There are a few options. You can top off with a like wine but then you get the added expense of the topping off wine. (plus like you said it wont be "your own" ).
I dont really think you will find anybody on here to tell you to use h2o to top off with. It sounds like you might have one of the larger "6 gallon" carboys.
I think the best thing that you could do is get some marbles, sanitize them, and add to the carboy. By doing this you displace the wine till it gets up in the neck and then your problem is solved. I think there are some kind of marbles that you want to stay away from so hopfully some one will chime in on that. good luck -Bruce
 
i wont get into how many inches from the top it should me because i will catch some flak but your topic caught my eye because the other night i saw a piece of a tv show called something like In Wine Country or Wine Country...it showed a lady in mendocino county i believe who had a winery ( no vines) on the seashore and it showed what was all her barrels sitting outside in the elements...the rings and racks were rusty and the wood as one would expect was that gray color one would expect of a shingle on a cape cod or nantucket home...she said she had to top it off quite frequently because the salt air and wind did a lot of wicking out of the barrels
 
If you top off with a like wine its still in the carboy, you get to drink it at some point. Its not like you poured it down the drain or something. It is not raising your cost and your wine will not taste "watered down".....
 
ibglowin said:
If you top off with a like wine its still in the carboy, you get to drink it at some point. Its not like you poured it down the drain or something. It is not raising your cost and your wine will not taste "watered down".....
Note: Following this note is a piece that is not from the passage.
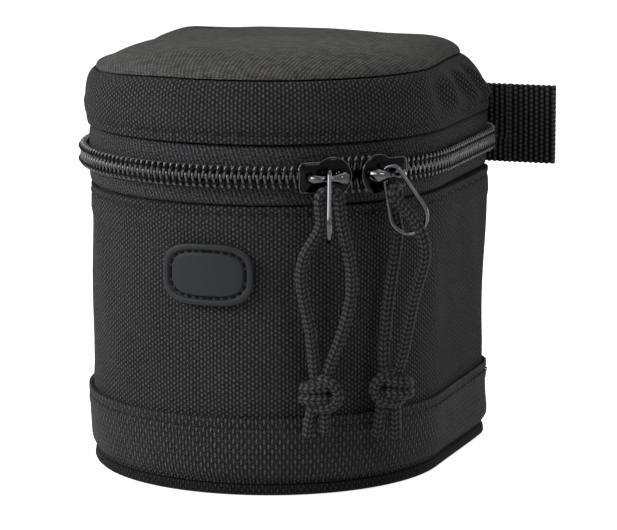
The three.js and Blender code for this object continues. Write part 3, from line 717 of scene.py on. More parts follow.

and if you add water you might be pouring six gallons down the drain.
smiley3.gif
 
ibglowin said:
If you top off with a like wine its still in the carboy, you get to drink it at some point. Its not like you poured it down the drain or something. It is not raising your cost and your wine will not taste "watered down".....

But, Mike, you know very well it is raising your *total* cost to add commercial wine for topping off, especially if you are making an expensive commercial wine like Amarone, Barolo or Brunello. Sure, you will get it back in the end, but it is still increasing your cost, perhaps dramatically. A $120 Brunello kit that will make 30 bottles topped off with a commercial bottle (or 2) will be increased by ~$40-60 to make 31 bottles; cost goes from $4/bottle to $5-6/bottle.

To be fair, if you are making a cab or merlot or chardonnay, and don't mind using Oak Leaf (Wal-mart's private label) wine at $2.78/bottle, then you might actually lower the total average cost, but then why are you making your own wine??
 
Although many experts don't like my suggestion, I think you ought to go to your local supermarket and ask for some dry ice (solid CO2), crush it enough to be able to drop it into your carboy, and put the air lock on the bottle. The CO2 will displace the air and will protect your wine from oxygen. I am told that this technique is futile and that the CO2 will be absorbed by the wine. But if your wine is still fermenting, this temporary stopgap will serve you well until the fermentation CO2 takes over.

I found that Fermtech has a one-way stopper for a carboy (#7 size) that permits CO2 to exit the carboy but prevents air from entering (as might happen if the temperature of your airspace lowers too much). My wine store charges $5 for this stopper, but I think it is worth it.

Paul
 
some good thoughts on this subject ina current RJ Spagnols thread about topping off. Racking down to a 5 gal and 1gal or 3 lt. jug is one of the best techniques I've learned in kit winemaking. I had a 6gal Italian carboy and cracked it and glad I did, after topping up with 3 - 4 bottles constantly.